In a paratrooper operation undertaken by the 2nd Division on Tuesday 6 August 2019, the EPL leader Pácora was killed. This battle was begun by the 30th Brigade of the Colombian army, confronting the EPL at a base near the Venezuelan border; the brigade successfully took the base.

A 12 August 2019 army reconnaissance mission over suspected ELN territory in Hacarí resulted in three injured soldiers, according to a military colonel.

On 25 August 2019, Norte de Santander Assembly candidate Emiro del Carmen Ropero was attacked by members of Frente 33; before the peace process, Ropero was a leader of Frente 33 and known as Rubén Zamora.

On the evening on 3 September 2019, the house of Betsaida Montejo, a San Calixto mayoral candidate was bombed. Nobody was harmed. It is suspected the attack was perpetrated by the EPL, since the house was tagged with graffiti of the group.

On 6 September 2019, a group of former FARC dissidents in the region were kidnapped and murdered, which Ropero said was, like his attack, "retaliation" of some form.

=== Militia captures and arrests by local police ===

In August 2019, 5 suspected members of ELN, and a 26-year-old man presumed to be a head of logistics for EPL, were arrested by Norte de Santander police in separate raids.

Since 16 January 2025, the ELN launched new operations that killed at least 80 people, injured 20 others and caused thousands of people to flee and peace negotiations between the group and the Colombian government to be suspended.

== Public response ==
=== Protests ===
Protests have been held in the region, with citizens asking for peace. Local dioceses have asked for consideration of the community, saying that "this new war [threatens] the paths, the urban centers" and adding that "[c]hildren at home and in schools must be respected and protected, families cannot be cornered and forced again to move away from fear and the threat of death."

=== Criticisms of military presence ===
There have been criticisms of military presence. Some residents who had been far enough away from the centers of conflict were not affected until the arrival of the soldiers; one farmer had six hectares of his land incinerated by the army so they could build trenches. The number of displacements rose after the army began engaging the militia groups, and there have been incidents of the army mistakenly killing civilians that they believe are insurgents, as well as creating an atmosphere of war in everyday life.

== Human Rights Watch report ==
The Human Rights Watch published a 64-page report on the conflict in early August 2019, based on research conducted in April 2019. The report was titled "The War in Catatumbo". The report was compiled from original interviews, written testimonies in possession of the Colombian government, NGO and international publications, and reviews of official reports and statistics.

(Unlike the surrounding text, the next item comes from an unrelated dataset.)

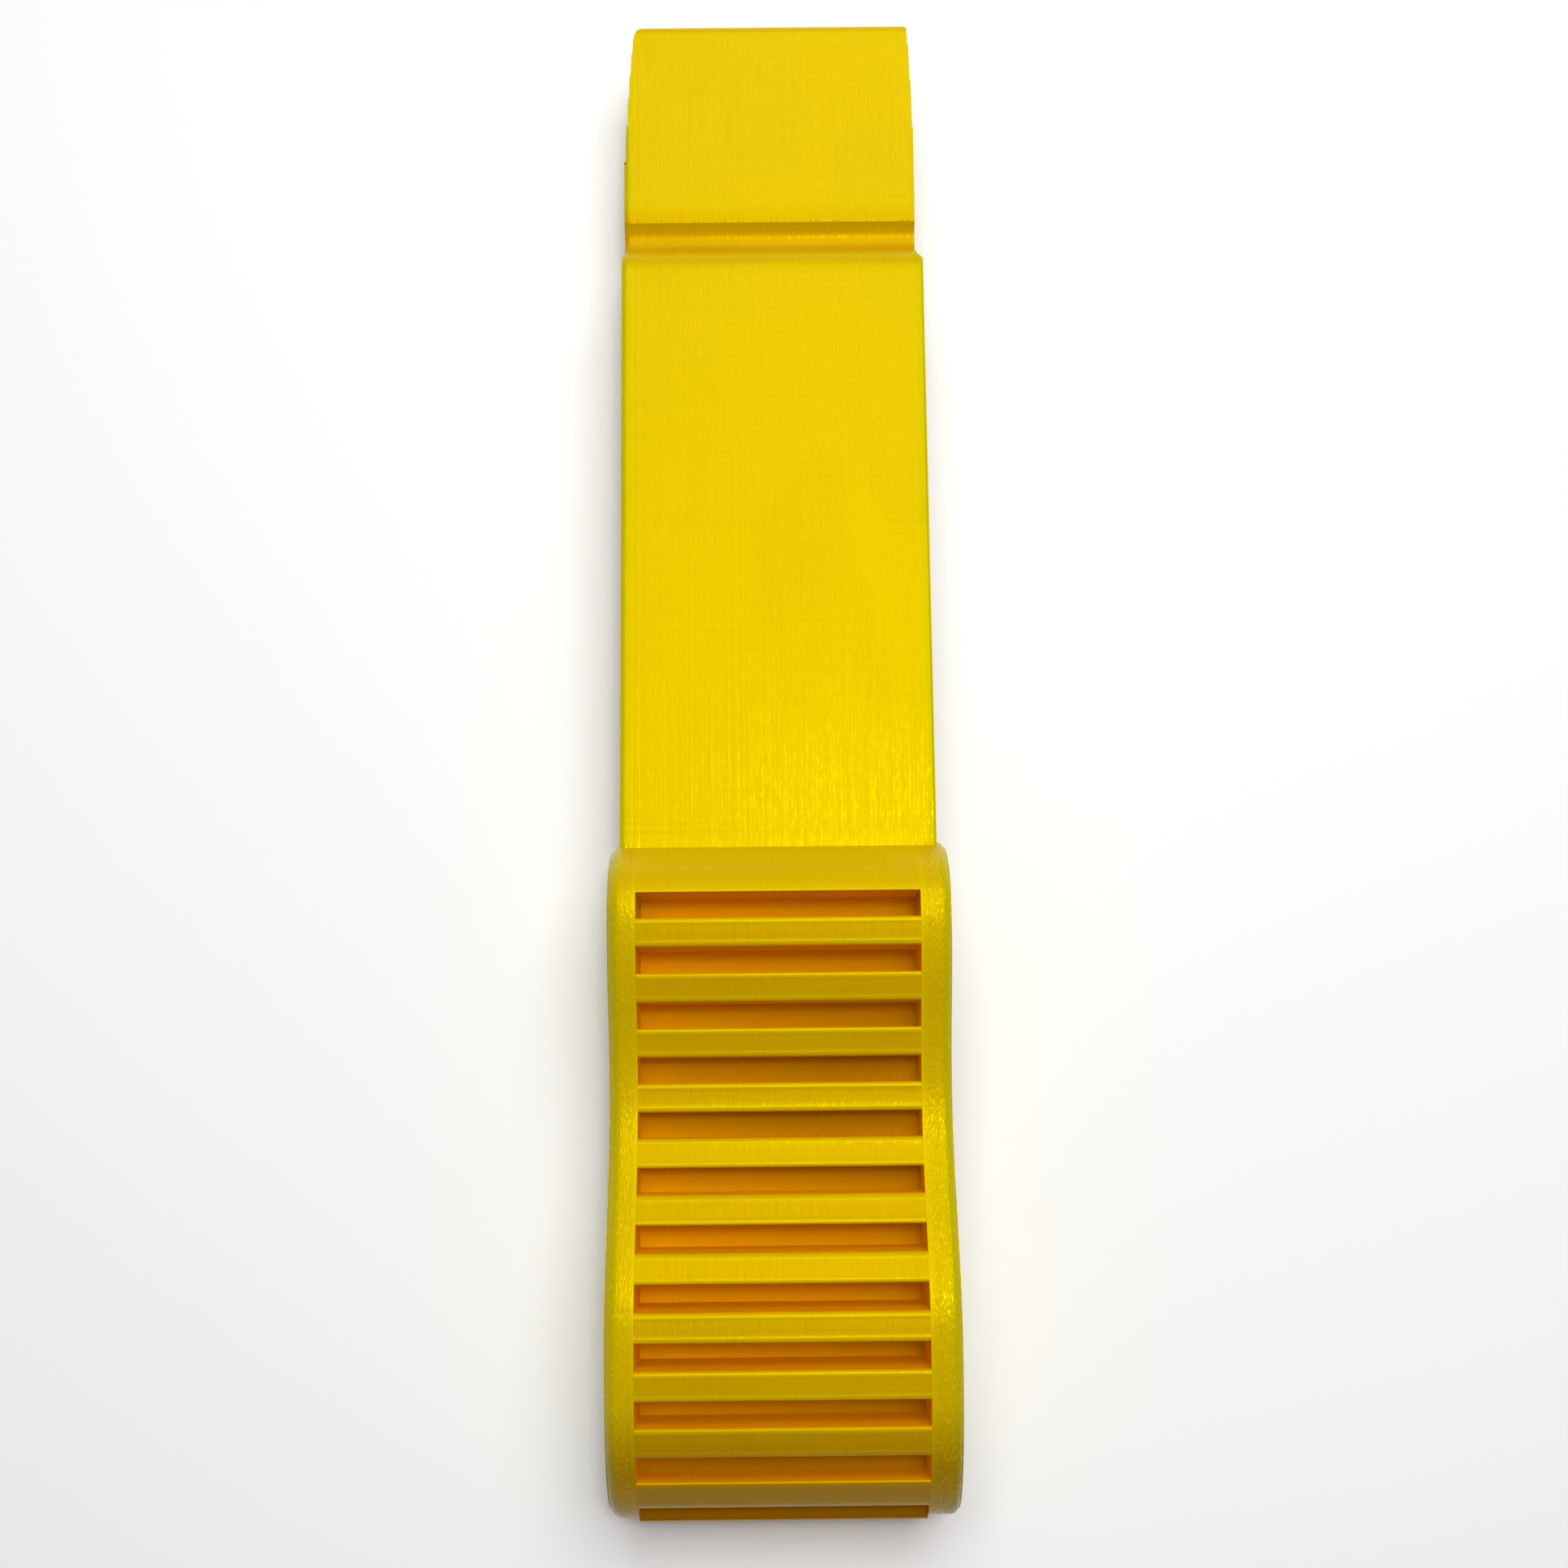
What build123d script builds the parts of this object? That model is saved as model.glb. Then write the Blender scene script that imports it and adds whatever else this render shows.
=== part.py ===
from build123d import *
import os

# A printed tyre lever: a flat blade with a hooked spoon tip, and a ribbed grip.
# Frame: X across the width, Y along the length with the tip at +Y, Z up.
# Every shape is drawn with its mid-plane at Z = 0 and the grip's front at Y = 0.
# The finished solids are then moved so that the origin is the centre of the box's floor.

# ------------------------------------------------------------------ driving dimensions, mm
# Blade, between the grip and the hook
SHOULDER = 0.9               # the blade stands this far inside each side of the grip
BLADE_THICKNESS = 9.0
BLADE_EDGE_RADIUS = 0.8      # rounding of the blade's four long edges
SHAFT_LENGTH = 71.3          # grip front to the face of the step

# Step and seat that catch the tyre's bead
STEP_BLOCK_LENGTH = 6.7      # stretch of blade right behind the step's face
STEP_HEIGHT = 3.3            # top of the blade above the tip's face
STEP_ROUND = 3.0             # rounding of the step's top front edge
SEAT_GROOVE_WIDTH = 4.4      # round-bottomed groove at the foot of the step
SEAT_GROOVE_DEPTH = 1.0
SEAT_BEVEL_LENGTH = 1.7      # shallow bevel from the tip's face down to the groove
SEAT_BEVEL_DROP = 0.3

# Spoon tip
TIP_LENGTH = 29.7            # step's face to the end of the tip
TIP_DRAW_IN = 1.15           # how far each side draws in by the end of the tip
TIP_RISE = 1.0               # how far the tip's face curls up at its end
TIP_THICKNESS = 2.6          # at the end of the tip
TIP_EDGE_RADIUS = 1.1        # rounding of the tip's end, top and bottom
TIP_CORNER_RADIUS = 0.9      # the tip's two corners, seen from above
TIP_TAPER_LENGTH = 27.0      # length over which the sides draw in
BELLY_LENGTH = 42.0          # length over which the underside sweeps up to the tip

# Grip
GRIP_WIDTH = 37.8
GRIP_EDGE_RADIUS = 1.2       # rounding of the rails' outer edges
NOSE_LENGTH = 6.5            # grip front to the first slot
NOSE_REACH = 8.2             # grip front to the front crest
FRONT_CREST = 10.4           # half thickness at the front crest
WAIST_AT = 29.2              # grip front to the waist
WAIST = 5.7                  # half thickness at the waist
REAR_CREST_AT = 53.6         # grip front to the rear crest
REAR_CREST = 11.4            # half thickness at the rear crest
BUTT_LENGTH = 1.8            # last rib to the end of the rails

# Slots, ribs and the web between the rails
SLOT_COUNT = 11              # closed slots in each face
SLOT_PITCH = 5.95
SLOT_WIDTH = 2.8
RAIL_WIDTH = 3.3
WEB_THICKNESS = 3.0          # plate that closes the slots from below
WEB_PROUD = 0.4              # how far the web stands out behind the rails
WEB_END_RADIUS = 0.8

# ------------------------------------------------------------------ places that follow
blade_width = GRIP_WIDTH - 2 * SHOULDER
tip_width = blade_width - 2 * TIP_DRAW_IN
blade_top = BLADE_THICKNESS / 2
face_top = blade_top - STEP_HEIGHT                 # the tip's face
step_y = SHAFT_LENGTH
groove_end_y = step_y + SEAT_GROOVE_WIDTH
seat_end_y = groove_end_y + SEAT_BEVEL_LENGTH
tip_y = step_y + TIP_LENGTH
shaft_end_y = step_y - STEP_BLOCK_LENGTH
slots_start_y = -NOSE_LENGTH
rib_width = SLOT_PITCH - SLOT_WIDTH
last_rib_end_y = slots_start_y - SLOT_COUNT * SLOT_PITCH
rail_end_y = last_rib_end_y - BUTT_LENGTH
web_end_y = rail_end_y - WEB_PROUD
inner_width = GRIP_WIDTH - 2 * RAIL_WIDTH
half_height = max(FRONT_CREST, REAR_CREST, blade_top)
clear = 5.0                                        # overrun of the cutting blocks

to_row_frame = Location((0, -(tip_y + web_end_y) / 2, half_height))


def block(x_range, y_range, z_range):
    """A box between two corners."""
    size = [high - low for low, high in (x_range, y_range, z_range)]
    middle = [(high + low) / 2 for low, high in (x_range, y_range, z_range)]
    return Pos(*middle) * Box(*size)


def blade_side_view():
    """The blade seen from the side, as a face in the YZ plane."""
    tip_top = face_top + TIP_RISE
    tip_bottom = tip_top - TIP_THICKNESS
    bevel_foot = face_top - SEAT_BEVEL_DROP
    groove_middle = (step_y + SEAT_GROOVE_WIDTH / 2, bevel_foot - SEAT_GROOVE_DEPTH)
    with BuildSketch(Plane.YZ) as view:
        with BuildLine():
            Line((slots_start_y, -blade_top), (slots_start_y, blade_top))
            Line((slots_start_y, blade_top), (step_y - STEP_ROUND, blade_top))
            RadiusArc((step_y - STEP_ROUND, blade_top), (step_y, blade_top - STEP_ROUND), STEP_ROUND)
            Line((step_y, blade_top - STEP_ROUND), (step_y, bevel_foot))
            ThreePointArc((step_y, bevel_foot), groove_middle, (groove_end_y, bevel_foot))
            Line((groove_end_y, bevel_foot), (seat_end_y, face_top))
            TangentArc((seat_end_y, face_top), (tip_y, tip_top), tangent=(1, 0))
            Line((tip_y, tip_top), (tip_y, tip_bottom))
            TangentArc((tip_y - BELLY_LENGTH, -blade_top), (tip_y, tip_bottom), tangent=(1, 0))
            Line((tip_y - BELLY_LENGTH, -blade_top), (slots_start_y, -blade_top))
        make_face()
    return view.sketch


def blade_plan():
    """The blade seen from above: parallel sides that draw in towards the tip."""
    half = blade_width / 2
    taper_y = tip_y - TIP_TAPER_LENGTH
    with BuildSketch(Plane.XY) as plan:
        with BuildLine():
            Line((-half, slots_start_y), (half, slots_start_y))
            Line((half, slots_start_y), (half, taper_y))
            TangentArc((half, taper_y), (tip_width / 2, tip_y), tangent=(0, 1))
            Line((tip_width / 2, tip_y), (-tip_width / 2, tip_y))
            TangentArc((-half, taper_y), (-tip_width / 2, tip_y), tangent=(0, 1))
            Line((-half, taper_y), (-half, slots_start_y))
        make_face()
        tip_corners = plan.vertices().group_by(Axis.Y)[-1]
        fillet(tip_corners, TIP_CORNER_RADIUS)
    return plan.sketch


def blade_section():
    """The blade cut across: a flat bar with rounded edges."""
    with BuildSketch(Plane.XZ) as section:
        RectangleRounded(blade_width, BLADE_THICKNESS, BLADE_EDGE_RADIUS)
    return section.sketch


def make_blade():
    """The whole blade, where its side view, plan and cross-section meet."""
    side = extrude(blade_side_view(), amount=blade_width, both=True)
    tip_edges = side.edges().filter_by(Axis.X).group_by(Axis.Y)[-1]
    side = fillet(tip_edges, TIP_EDGE_RADIUS)
    plan = extrude(blade_plan(), amount=BLADE_THICKNESS, both=True)
    bar = extrude(blade_section(), amount=tip_y + NOSE_LENGTH + clear, both=True)
    return side & plan & bar


def grip_half_view():
    """The grip's upper half seen from the side: nose, two crests, a waist and a round butt."""
    crest_y = -NOSE_REACH
    waist_y = -WAIST_AT
    rear_y = -REAR_CREST_AT
    with BuildSketch(Plane.YZ) as view:
        with BuildLine():
            EllipticalCenterArc((crest_y, 0), NOSE_REACH, FRONT_CREST, start_angle=0, arc_size=90)
            Spline((crest_y, FRONT_CREST), (waist_y, WAIST), tangents=((-1, 0), (-1, 0)))
            Spline((waist_y, WAIST), (rear_y, REAR_CREST), tangents=((-1, 0), (-1, 0)))
            EllipticalCenterArc((rear_y, 0), rear_y - rail_end_y, REAR_CREST, start_angle=90, arc_size=90)
            Line((rail_end_y, 0), (0, 0))
        make_face()
    return view.sketch


def make_grip_blank():
    """The grip before its slots are cut, with its outer edges rounded."""
    upper = grip_half_view()
    outline = upper + mirror(upper, about=Plane.XY)
    blank = extrude(outline, amount=GRIP_WIDTH / 2, both=True)
    side_loops = blank.faces().filter_by(Axis.X).edges()
    return fillet(side_loops, GRIP_EDGE_RADIUS)


# ------------------------------------------------------------------ the lever's regions
parts = {}
blade = make_blade()
grip = make_grip_blank()

wide = (-GRIP_WIDTH, GRIP_WIDTH)
tall = (-half_height - clear, half_height + clear)
between_rails = (-inner_width / 2, inner_width / 2)

parts["spoon_tip"] = blade & block(wide, (seat_end_y, tip_y + clear), tall)
parts["bead_seat"] = blade & block(wide, (step_y, seat_end_y), tall)
parts["bead_step"] = blade & block(wide, (shaft_end_y, step_y), tall)
parts["shaft"] = blade & block(wide, (slots_start_y - clear, shaft_end_y), tall)

parts["grip_nose"] = (grip & block(wide, (slots_start_y, clear), tall)) - blade

behind_nose = (rail_end_y - clear, slots_start_y)
parts["grip_rail_left"] = grip & block((-GRIP_WIDTH, -inner_width / 2), behind_nose, tall)
parts["grip_rail_right"] = grip & block((inner_width / 2, GRIP_WIDTH), behind_nose, tall)

web = block(between_rails, (web_end_y, slots_start_y), (-WEB_THICKNESS / 2, WEB_THICKNESS / 2))
web_end = web.faces().sort_by(Axis.Y)[0].edges().filter_by(Axis.X)
parts["grip_web"] = fillet(web_end, WEB_END_RADIUS)

above_web = (WEB_THICKNESS / 2, half_height + clear)
below_web = (-half_height - clear, -WEB_THICKNESS / 2)
for number in range(1, SLOT_COUNT + 1):
    rib_end_y = slots_start_y - number * SLOT_PITCH
    rib_stretch = (rib_end_y, rib_end_y + rib_width)
    parts[f"rib_upper_{number:02d}"] = grip & block(between_rails, rib_stretch, above_web)
    parts[f"rib_lower_{number:02d}"] = grip & block(between_rails, rib_stretch, below_web)

os.makedirs("parts", exist_ok=True)
for name, shape in parts.items():
    export_step(to_row_frame * shape, f"parts/{name}.step")

print(f"length {tip_y - web_end_y:.1f}, width {GRIP_WIDTH:.1f}, height {2 * half_height:.1f} mm")
print(f"{len(parts)} regions written")
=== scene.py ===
# %% [markdown]
# # A printed tyre lever
# The lever is one 3-D print: a flat blade that hooks under a tyre's bead, and a ribbed grip.
# It was printed lying on its side, so it is a stack of thin layers across its width. This lesson
# builds it the same way. Each region of the print is cut into an outline, and the outline is
# stacked layer by layer. A bump map could draw the layer lines too, but real layers also give
# the stepped edges and the small glints along them.

# %% Load the fixed frame
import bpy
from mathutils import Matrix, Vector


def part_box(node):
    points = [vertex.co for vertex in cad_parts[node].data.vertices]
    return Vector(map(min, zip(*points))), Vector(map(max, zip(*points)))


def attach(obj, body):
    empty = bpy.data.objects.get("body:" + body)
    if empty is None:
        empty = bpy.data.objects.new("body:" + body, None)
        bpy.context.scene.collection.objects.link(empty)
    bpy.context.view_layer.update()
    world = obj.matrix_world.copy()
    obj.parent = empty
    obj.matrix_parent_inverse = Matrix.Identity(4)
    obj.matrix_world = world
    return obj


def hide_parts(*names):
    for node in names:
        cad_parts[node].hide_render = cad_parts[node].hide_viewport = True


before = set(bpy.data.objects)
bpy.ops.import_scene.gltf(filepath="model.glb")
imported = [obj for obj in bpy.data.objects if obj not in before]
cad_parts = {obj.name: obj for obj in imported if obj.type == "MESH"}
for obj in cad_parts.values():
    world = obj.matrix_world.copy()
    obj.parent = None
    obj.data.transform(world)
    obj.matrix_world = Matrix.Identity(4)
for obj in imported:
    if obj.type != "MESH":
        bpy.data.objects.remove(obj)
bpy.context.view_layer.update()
print("frame nodes:", len(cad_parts))

# %% Tools and units
import math
import random

import bmesh
import bpy
from mathutils import Vector, noise

MM = 0.001
scene = bpy.context.scene

# %% [markdown]
# ## Where the lever's own surfaces lie
# Every place comes from the frame, so the looks follow the design if a size changes there.

# %% Places read from the frame
tip_low, tip_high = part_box("spoon_tip")
nose_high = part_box("grip_nose")[1]
rail_low, rail_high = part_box("grip_rail_right")
web_low, web_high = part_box("grip_web")
shaft_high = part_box("shaft")[1]

grip_half_width = rail_high.x
inner_half_width = rail_low.x
blade_half_width = shaft_high.x
middle_z = (web_low.z + web_high.z) / 2
print("grip", round(2 * grip_half_width / MM, 2), "mm wide, blade", round(2 * blade_half_width / MM, 2))

# %% [markdown]
# ## The layer grid
# A print is made of whole layers, 0.2 mm thick here. Each edge of a region moves to the nearest
# layer. That is why the left rail ends up one layer thicker than the right one.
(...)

The HRW conducted interviews with over 80 people in the region, some by telephone and some in person in Cúcuta, and saw written testimonies from almost 500 victims of abuses from the conflicts. The report makes sure to point out that all statistics related to deaths, attacks, and abuses are almost certainly higher than documented because of a multitude of restrictions in recording complete information.

Some of those who conducted the research were interviewed about their experiences carrying it out, mentioning surprise that though Colombia seems like a modern society with a government that has departments to respond to inquiries, this does not operate in some parts of the country, instead there is hyper-control of society in those parts by armed militants. The director of Human Rights Watch Americas, José Miguel Vivanco, assured that despite a peace treaty making appearances good, "[t]he country is at war in Catatumbo!"

The report concludes that "[t]he Colombian government is not meeting its obligations to protect and vindicate the rights of civilians who are victims of the conflict between armed groups in Catatumbo and who are suffering serious abuses by the armed groups" and "[t]he Attorney General’s Office has, so far, largely failed to ensure justice for serious abuses committed by armed groups".